--- START OF MATERIAL PROVIDED ---
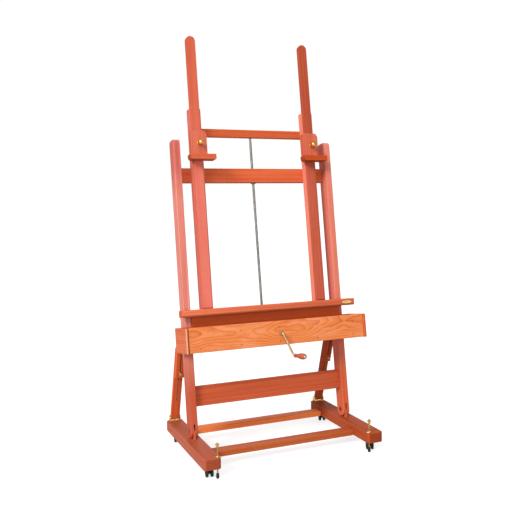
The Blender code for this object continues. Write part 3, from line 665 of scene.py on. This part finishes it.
def ease(obj, width):
    """Rounds the edges that the CAD leaves crisp."""
    step = obj.modifiers.new("eased_edges", "BEVEL")
    step.width = width
    step.segments = 2
    step.limit_method = "ANGLE"
    step.angle_limit = math.radians(30)
    step.use_clamp_overlap = True
    step.harden_normals = False


FRAME = frame_matrix(0.0, 0.0, 0.0)
SPINDLE_D = 0.0421  # the spindle's axis in the tilted frame
SHELF_FRONT, SHELF_BACK, SHELF_BOTTOM, SHELF_TOP = -0.059, -0.016, 0.4255, 0.4505
CRANK_THROW = Vector((0.036, 0.0, -0.082))  # from the shaft to the grip
PIVOT = from_frame(0.0, 0.0255, 0.031)
STAY_FOOT = Vector((0.0, 0.2105, 0.084))
STAY_HEAD_D, STAY_HEAD_S = 0.069, 0.360
STAY_HEAD = from_frame(0.0, STAY_HEAD_D, STAY_HEAD_S)


# ------------------------------------------------------------------ the wood
def carried_wood():
    """The boards keep their CAD shape and get their own grain and softened edges."""
    for name, node in NODES.items():
        if name in LOOKS and name not in ("canvas_shelf", "crank_grip"):
            paint(node, wood_of(name))
            ease(node, 0.0007)


def shelf():
    """Canvas shelf: rounded front edge over a bevelled underside."""
    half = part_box("canvas_shelf")[1].x
    front, back, bottom, top = SHELF_FRONT, SHELF_BACK, SHELF_BOTTOM, SHELF_TOP
    profile = [(back, bottom), (front + 0.007, bottom), (front + 0.0045, bottom + 0.0015)]
    profile += [(front + 0.0006, bottom + 0.0068), (front, bottom + 0.0085)]
    profile += arc((front + 0.003, top - 0.003), 0.003, 180, 90, 5) + [(back, top)]
    shape = Shape()
    rings = []
    for x, inset in ((-half, 0.0022), (-half + 0.0007, 0.0007), (-half + 0.0022, 0.0)):
        rings.append((x, inset))
    rings += [(-x, inset) for x, inset in reversed(rings)]
    made = []
    for x, inset in rings:
        ring = []
        for d, s in profile:
            d = max(d, front + inset) if d < back - 0.001 else d - inset * 0.5
            s = min(max(s, bottom + inset * 0.6), top - inset * 0.6)
            ring.append((x, d, s))
        made.append(shape.ring(ring))
    shape.skin(made)
    shape.made("shelf", wood_of("canvas_shelf"), "carriage", ["canvas_shelf"], "beech_red", FRAME)

    # blank oval plate with a rim and two pins
    shape = Shape()
    plate = [(0.0200 * math.cos(t * math.pi / 24), 0.0058 * math.sin(t * math.pi / 24)) for t in range(48)]
    at = (0.304, -0.0593, 0.438)
    levels = ((0.0, 1.0), (-0.0006, 1.0), (-0.0010, 0.97), (-0.0010, 0.86), (-0.0006, 0.82))
    rings = [shape.ring([(at[0] + u * k, at[1] + d, at[2] + v * k) for u, v in plate]) for d, k in levels]
    shape.skin(rings)
    pin = [(0.0, 0.0), (0.0, 0.0009), (0.0003, 0.0007), (0.0005, 0.0)]
    for side in (-1, 1):
        shape.lathe(pin, (at[0] + side * 0.0145, at[1] - 0.0006, at[2]), "-y", 12)
    shape.made("oval_plate", PLATE_BRASS, "carriage", ["shelf_plate"], "brass", FRAME)


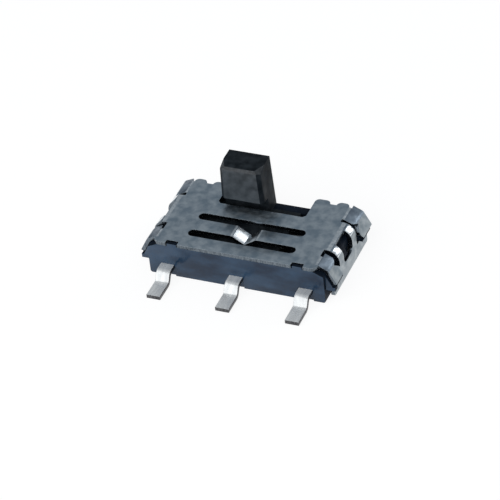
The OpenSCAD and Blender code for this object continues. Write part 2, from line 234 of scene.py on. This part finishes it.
def sheared_material():
    """Cut edge of the sheet: darker and glossier, with lines through its thickness."""
    material, tree, shader = tree_of("sheared_steel")
    lines = noise(tree, 0.03, 2, (1, 1, 8))
    tree.links.new(tones(tree, lines, (0.09, 0.11, 0.13), (0.18, 0.21, 0.24)),
                   shader.inputs["Base Color"])
    shader.inputs["Metallic"].default_value = 1.0
    tree.links.new(spread(tree, lines, 0.16, 0.30), shader.inputs["Roughness"])
    tree.links.new(dent(tree, lines, 0.004, 0.3), shader.inputs["Normal"])
    return material


def slider_material(name, dark, light, ior):
    """Charcoal moulded plastic, satin where its index of refraction is high, else matt."""
    material, tree, shader = tree_of(name)
    tree.links.new(tones(tree, noise(tree, 0.3, 6), dark, light), shader.inputs["Base Color"])
    tree.links.new(spread(tree, noise(tree, 0.15, 4), 0.38, 0.56), shader.inputs["Roughness"])
    shader.inputs["IOR"].default_value = ior
    tree.links.new(dent(tree, noise(tree, 0.05, 3), 0.006, 0.3), shader.inputs["Normal"])
    return material


def bevel_material():
    """The knob's bevels, rubbed lighter."""
    material, tree, shader = tree_of("slider_rubbed")
    tree.links.new(tones(tree, noise(tree, 0.12, 5), (0.016, 0.020, 0.024), (0.044, 0.050, 0.057)),
                   shader.inputs["Base Color"])
    tree.links.new(spread(tree, noise(tree, 0.08, 4), 0.4, 0.6), shader.inputs["Roughness"])
    tree.links.new(dent(tree, noise(tree, 0.04, 3), 0.008, 0.4), shader.inputs["Normal"])
    return material


def lead_material():
    """Tin plating with fine lines along the lead."""
    material, tree, shader = tree_of("lead_metal")
    lines = noise(tree, 0.09, 3, (1, 7, 7))
    tree.links.new(tones(tree, lines, (0.80, 0.81, 0.81), (0.95, 0.96, 0.95)),
                   shader.inputs["Base Color"])
    shader.inputs["Metallic"].default_value = 0.4
    tree.links.new(spread(tree, noise(tree, 0.2, 4), 0.24, 0.36), shader.inputs["Roughness"])
    tree.links.new(dent(tree, lines, 0.003, 0.15), shader.inputs["Normal"])
    return material


def cut_lead_material():
    """Bare dark metal on the leads' cut sides."""
    material, tree, shader = tree_of("lead_cut")
    lines = noise(tree, 0.03, 2, (1, 1, 8))
    tree.links.new(tones(tree, lines, (0.05, 0.05, 0.055), (0.13, 0.13, 0.135)),
                   shader.inputs["Base Color"])
    shader.inputs["Metallic"].default_value = 1.0
    tree.links.new(spread(tree, lines, 0.3, 0.45), shader.inputs["Roughness"])
    tree.links.new(dent(tree, lines, 0.003, 0.25), shader.inputs["Normal"])
    return material


def bronze_material():
    """Bright spring strip, drawn along X."""
    material, tree, shader = tree_of("contact_bronze")
    lines = noise(tree, 0.03, 2, (10, 1, 1))
    tree.links.new(tones(tree, lines, (0.62, 0.46, 0.24), (0.82, 0.62, 0.36)),
                   shader.inputs["Base Color"])
    shader.inputs["Metallic"].default_value = 1.0
    tree.links.new(spread(tree, lines, 0.2, 0.34), shader.inputs["Roughness"])
    tree.links.new(dent(tree, lines, 0.002, 0.3), shader.inputs["Normal"])
    return material


# --- Pieces ---

def points_on(bm):
    """A point well inside each face: the middle of its largest triangle."""
    points, sizes = {}, {}
    for triangle in bm.calc_loop_triangles():
        a, b, c = (loop.vert.co for loop in triangle)
        face, size = triangle[0].face, (b - a).cross(c - a).length
        if size > sizes.get(face, -1):
            points[face], sizes[face] = (a + b + c) / 3, size
    return points


def refined(node, name, body, materials, edge, material_of=None, edge_material=OWN):
    """A piece in place of a CAD node, with its sharp edges rounded over a width of edge.

    material_of gives the place of a face's material; without it all faces have the first.
    edge_material is the place of the rounded edges' material, or OWN for that of their faces.
    """
    mesh = bpy.data.meshes.new(name)
    bm = bmesh.new()
    bm.from_mesh(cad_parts[node].data)
    bmesh.ops.remove_doubles(bm, verts=bm.verts, dist=WELD)
    bmesh.ops.dissolve_limit(bm, angle_limit=FLAT, verts=bm.verts, edges=bm.edges)
    solid = BVHTree.FromBMesh(bm)
    points = points_on(bm)
    for face in bm.faces:
        face.smooth = True
        face.material_index = material_of(face, points[face], solid) if material_of else 0
    bm.to_mesh(mesh)
    bm.free()
    piece = bpy.data.objects.new(name, mesh)
    bpy.context.scene.collection.objects.link(piece)
    for material in materials:
        mesh.materials.append(material)
    bevel = piece.modifiers.new("edges", "BEVEL")
    bevel.width = edge
    bevel.segments = EDGE_STEPS
    bevel.limit_method = "ANGLE"
    bevel.angle_limit = SHARP
    bevel.harden_normals = True
    bevel.material = edge_material
    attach(piece, body)
    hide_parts(node)


def sheet_finish(face, point, solid):
    """The material of a face of the cover, by the way that it looks."""
    hit = solid.ray_cast(point - face.normal * SKIN, -face.normal)
    if hit[0] is None or hit[3] > THICK:
        return SHEARED
    up = face.normal.z
    if up >= LEVEL or up <= UNDERSIDE:
        return PLAIN
    if up > FOLD_START:
        return SCUFFED
    if up > SHELF:
        return DULLED
    if up <= STEEP:
        return WALL
    low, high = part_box("cover")
    on_strap = abs(point.y - (low[1] + high[1]) / 2) < STRAP_HALF
    return BURNISHED if on_strap else DULLED


def moulded(face, point, solid):
    """The material of a face of the housing: polished at its front and back, where it's open."""
    if abs(face.normal.z) > PARTLY or abs(face.normal.x) > MOSTLY:
        return INNER
    hit = solid.ray_cast(point + face.normal * SKIN, face.normal)
    return POLISHED if hit[0] is None else INNER


def rubbed(face, point, solid):
    """The material of a face of the slider: its bevels on top, its front and back, the rest."""
    if point.z <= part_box("cover")[1][2]:
        return SIDE
    if HARDLY < face.normal.z < FULLY:
        return BEVEL
    return FRONT if abs(face.normal.y) > MOSTLY else SIDE


def stamped(face, point, solid):
    """The material of a face of a lead: its cut sides and tip stand upright."""
    return CUT if abs(face.normal.z) < HARDLY else FACE


housing_finishes = [housing_material(), housing_matt_material()]
refined("base", "housing_shell", "housing", housing_finishes, 0.03 * MM,
        moulded)
sheet_finishes = [
    steel_material("cover_steel", (0.32, 0.40, 0.47), (0.58, 0.65, 0.70)),
    sheared_material(),
    burnished_material(),
    scuffed_material(),
    steel_material("dulled_steel", (0.17, 0.21, 0.26), (0.28, 0.34, 0.40)),
    steel_material("wall_steel", (0.21, 0.25, 0.28), (0.38, 0.42, 0.44)),
]
refined("cover", "folded_cover", "housing", sheet_finishes, 0.035 * MM,
        sheet_finish, SCUFFED)
slider_finishes = [
    slider_material("slider_plastic", (0.018, 0.023, 0.028), (0.064, 0.074, 0.084), 1.5),
    bevel_material(),
    slider_material("slider_matt", (0.008, 0.011, 0.014), (0.026, 0.032, 0.038), 1.12),
]
refined("slider", "knob_and_carriage", "slider", slider_finishes, 0.03 * MM,
        rubbed)
refined("moving_contact", "contact_spring", "slider", [bronze_material()],
        0.01 * MM)
lead_finishes = [lead_material(), cut_lead_material()]
for side in ("left", "common", "right"):
    refined("terminal_" + side, "lead_" + side, "housing", lead_finishes,
            0.02 * MM, stamped)


# --- Floor, light and camera ---

def paper_material():
    """White paper. Camera, gloss and glass see it white by itself, with the object's shadow."""
    material, tree, paper = tree_of("paper")
    paper.inputs["Base Color"].default_value = (0.66, 0.72, 0.78, 1)
    paper.inputs["Roughness"].default_value = 0.9
    nodes, links = tree.nodes, tree.links
    glow = nodes.new("ShaderNodeEmission")
    glow.inputs["Strength"].default_value = 0.88
    lit = nodes.new("ShaderNodeBsdfDiffuse")
    lit.inputs["Color"].default_value = (0.2, 0.2, 0.2, 1)
    white = nodes.new("ShaderNodeAddShader")
    links.new(glow.outputs[0], white.inputs[0])
    links.new(lit.outputs[0], white.inputs[1])
    paths = nodes.new("ShaderNodeLightPath")
    sight = paths.outputs["Is Camera Ray"]
    for ray in ("Is Glossy Ray", "Is Transmission Ray"):
        either = nodes.new("ShaderNodeMath")
        either.operation = "MAXIMUM"
        links.new(sight, either.inputs[0])
        links.new(paths.outputs[ray], either.inputs[1])
        sight = either.outputs[0]
    seen = nodes.new("ShaderNodeMixShader")
    links.new(sight, seen.inputs[0])
    links.new(paper.outputs[0], seen.inputs[1])
    links.new(white.outputs[0], seen.inputs[2])
    links.new(seen.outputs[0], nodes["Material Output"].inputs["Surface"])
    return material


def floor():
    """A level sheet of paper under the object."""
    bpy.ops.mesh.primitive_plane_add(size=FLOOR_SIZE)
    plane = bpy.context.object
    plane.name = "floor"
    plane.data.materials.append(paper_material())
    plane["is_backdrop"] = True


def way(azimuth, elevation):
    """The unit vector from the object at that azimuth, with 0 in front, and elevation."""
    a, e = math.radians(azimuth), math.radians(elevation)
    return Vector((math.sin(a) * math.cos(e), -math.cos(a) * math.cos(e), math.sin(e)))


def aimed(name, data, target, back, distance, roll):
    """A lamp or camera at that distance from target along back, facing it, rolled by degrees."""
    thing = bpy.data.objects.new(name, data)
    turn = (-back).to_track_quat("-Z", "Y").to_matrix() @ Matrix.Rotation(math.radians(roll), 3, "Z")
    thing.matrix_world = Matrix.Translation(target + back * distance) @ turn.to_4x4()
    bpy.context.scene.collection.objects.link(thing)
    return thing


def softbox(name, azimuth, elevation, width, height, power, roll=0):
    """A rectangular lamp that faces the middle of the object. Its size is in millimetres."""
    light = bpy.data.lights.new(name, "AREA")
    light.shape = "RECTANGLE"
    light.size = width * MM
    light.size_y = height * MM
    light.energy = power
    low, high = (Vector(corner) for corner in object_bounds())
    aimed(name, light, (low + high) / 2, way(azimuth, elevation), LAMP_DISTANCE, roll)


def studio():
    """A grey surround, a wide lamp in front and a narrow one behind for the cover's folds."""
    world = bpy.data.worlds.new("studio")
    world.use_nodes = True
    surround = world.node_tree.nodes["Background"]
    surround.inputs["Color"].default_value = (0.47, 0.51, 0.55, 1)
    surround.inputs["Strength"].default_value = 0.58
    bpy.context.scene.world = world
    softbox("key", azimuth=-14, elevation=32, width=240, height=170, power=0.15)
    softbox("rear", azimuth=143, elevation=21, width=40, height=72, power=0.022, roll=-25)


def camera():
    """The camera, on a point near the middle of the housing."""
    low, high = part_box("base")
    data = bpy.data.cameras.new("camera")
    data.lens = LENS_MM
    data.sensor_width = SENSOR_MM
    data.clip_start = 1 * MM
    aim = (low + high) / 2 + AIM_FROM_HOUSING
    bpy.context.scene.camera = aimed("camera", data, aim, way(AZIMUTH, ELEVATION), DISTANCE, ROLL)


floor()
studio()
camera()
bpy.context.scene.view_settings.view_transform = "Standard"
--- END OF MATERIAL PROVIDED ---
# TASK DIRECTIONS:
Copy, please, exactly the lines that start at the first line of the data and end at the line containing "STAY_HEAD = from_frame(0.0, STAY_HEAD_D, STAY_HEAD_S)", both kept and no others.

# FINISHED EXERCISE:
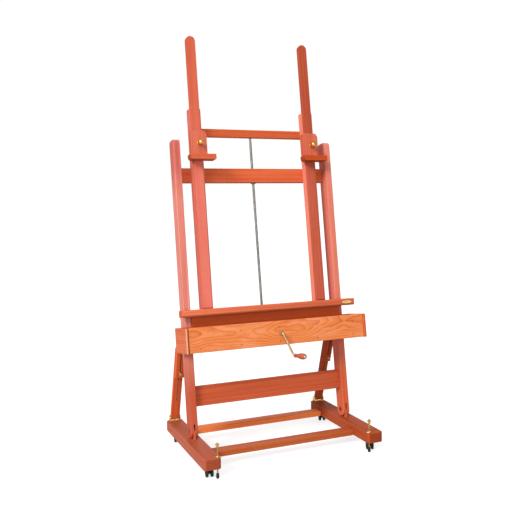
The Blender code for this object continues. Write part 3, from line 665 of scene.py on. This part finishes it.
def ease(obj, width):
    """Rounds the edges that the CAD leaves crisp."""
    step = obj.modifiers.new("eased_edges", "BEVEL")
    step.width = width
    step.segments = 2
    step.limit_method = "ANGLE"
    step.angle_limit = math.radians(30)
    step.use_clamp_overlap = True
    step.harden_normals = False


FRAME = frame_matrix(0.0, 0.0, 0.0)
SPINDLE_D = 0.0421  # the spindle's axis in the tilted frame
SHELF_FRONT, SHELF_BACK, SHELF_BOTTOM, SHELF_TOP = -0.059, -0.016, 0.4255, 0.4505
CRANK_THROW = Vector((0.036, 0.0, -0.082))  # from the shaft to the grip
PIVOT = from_frame(0.0, 0.0255, 0.031)
STAY_FOOT = Vector((0.0, 0.2105, 0.084))
STAY_HEAD_D, STAY_HEAD_S = 0.069, 0.360
STAY_HEAD = from_frame(0.0, STAY_HEAD_D, STAY_HEAD_S)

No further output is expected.